To get lofty about it, I see Robert Pollard’s body of work as rock music’s greatest, most absorbing portrait of the creative process. By putting out so many of his old tapes, no matter how rough they are, he ends up teaching lessons in the sometimes strange ways that songs can develop. He also stands as an example of a tireless work ethic, someone to look to when you feel like giving up. I think there’s a great book to be written about the insights into creativity that you can find in Pollard’s manic output. You might not even need to interview him. It’s all there in the music.

Some wisdom that I hear in Acid Ranch:

1) Do the work for yourself. Don’t even think about the audience. It’s better for your head.

2) Use your obscurity wisely. Be free. Be crazy. Write at least five of the top ten worst songs in the world. Get bad ideas out of your system and find out who you are as a result.

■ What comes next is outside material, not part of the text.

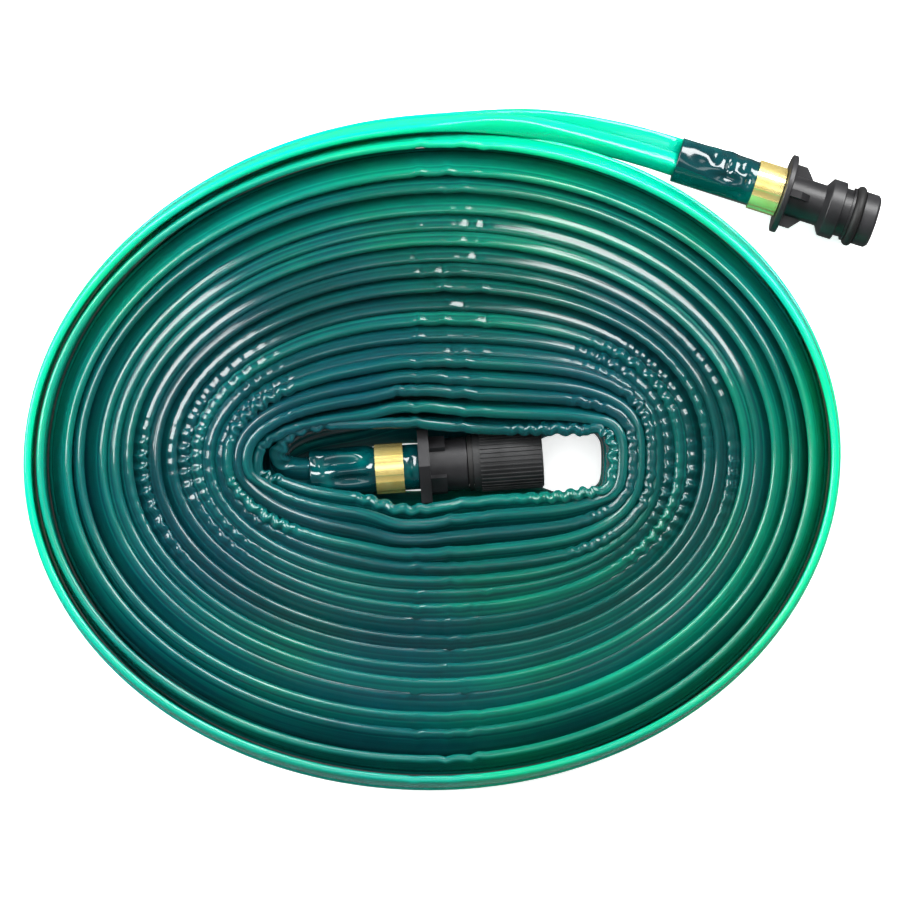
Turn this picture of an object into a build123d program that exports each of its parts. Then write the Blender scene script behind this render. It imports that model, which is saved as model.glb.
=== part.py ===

3) Forget “perfection”. The imperfect thing that you produce is better than the perfect vision in your mind that you’re so intimidated by that you never finish it.

4) Write your brains out. Keep moving. Be so obsessed with your craft that it doesn’t matter when nobody cares.

5) Remember that art has humble, messy origins. Behind a masterpiece is often a rough draft that doesn’t even come close.

6) When you’re old and seasoned, the best way to share your wisdom is to keep it fun. Any good 4th grade teacher knows that. Do it in wild box sets that follow no chronological order or on strange LPs with oddball, handmade sleeve art. The right people will get it.

Twenty years ago, it was common for critics to put down Pollard for putting out too many records. He “needs an editor” and all that crap. This fascinated me because my feelings were always the exact opposite.

In fact, I wouldn’t be nearly as drawn to Pollard if he put out only a neat set of twelve songs every few years like other bands do.

No, I like the mess. I like the clutter. I like having to clear space and make room for this massive pile of music in my life.

And it is a part of my life. I know that this is true because I’ve talked about it for over a hundred articles now and still feel like I have so much more to say.